Paul Careless, Spencer Golding, Michael Thomson, John Russell-Murphy and Robert Sedgwick, all former executives of the collapsed London Capital & Finance (LCF), are liable to pay £180m in civil damages to investors, they were told by the High Court on Friday. Careless, a former police officer, was ruled to be liable for 75% of that. The investment company collapsed in January 2019 after the Financial Conduct Authority (FCA) intervened following a discovery it was marketing unregulated mini-bonds and misleading promises of returns. Last month, a Judge ruled that they all participated knowingly in the fraudulent conduct, which he likened to a ‘Ponzi scheme’.
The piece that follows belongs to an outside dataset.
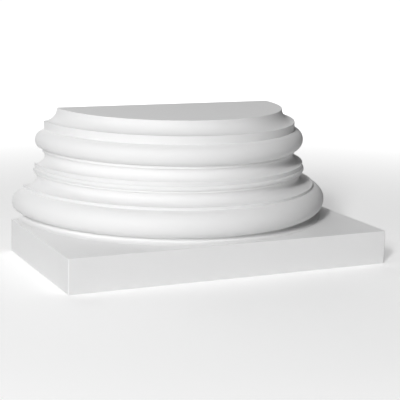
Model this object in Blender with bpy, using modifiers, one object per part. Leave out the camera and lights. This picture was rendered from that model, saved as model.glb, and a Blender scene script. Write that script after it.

Canal+ shares tumbled as much as 22% during the media firm’s London Stock Exchange debut yesterday. The spin-off from communications giant Vivendi, opened at 290p but fell quickly to 243p, valuing the company at about £2.6bn. The firm is best known for its subscription television services, live sports broadcasting, and Studiocanal, the production arm behind the popular Paddington film franchise.
Ricardo is selling it defence business to Proteus Enterprises and Gladstone Investment Corporation for $85m (£67.5m). The London-listed strategic, environmental, and engineering consulting firm has agreed to buy an 85% stake in Australian consultancy business E3 Advisory for around AUD 101.4m (£51m) and expects to buy the remaining 15% of E3 Advisory by January 2028.
David Lindberg, CEO of NatWest Group's retail banking division, its high street branch network, is leaving his role next Spring, Sky News reports. His move is said to be part of preparations for the bank’s return to full private sector ownership. The Government now owns less than 10% of NatWest.
Oxford BioDynamics’ CEO Dr Jon Burrows resigned with immediate effect yesterday. The AIM-traded biotechnology firm said Iain Ross had been appointed to join the company immediately, and would assume the role of executive chairman in January, pending the completion of an equity fundraise and regulatory due diligence.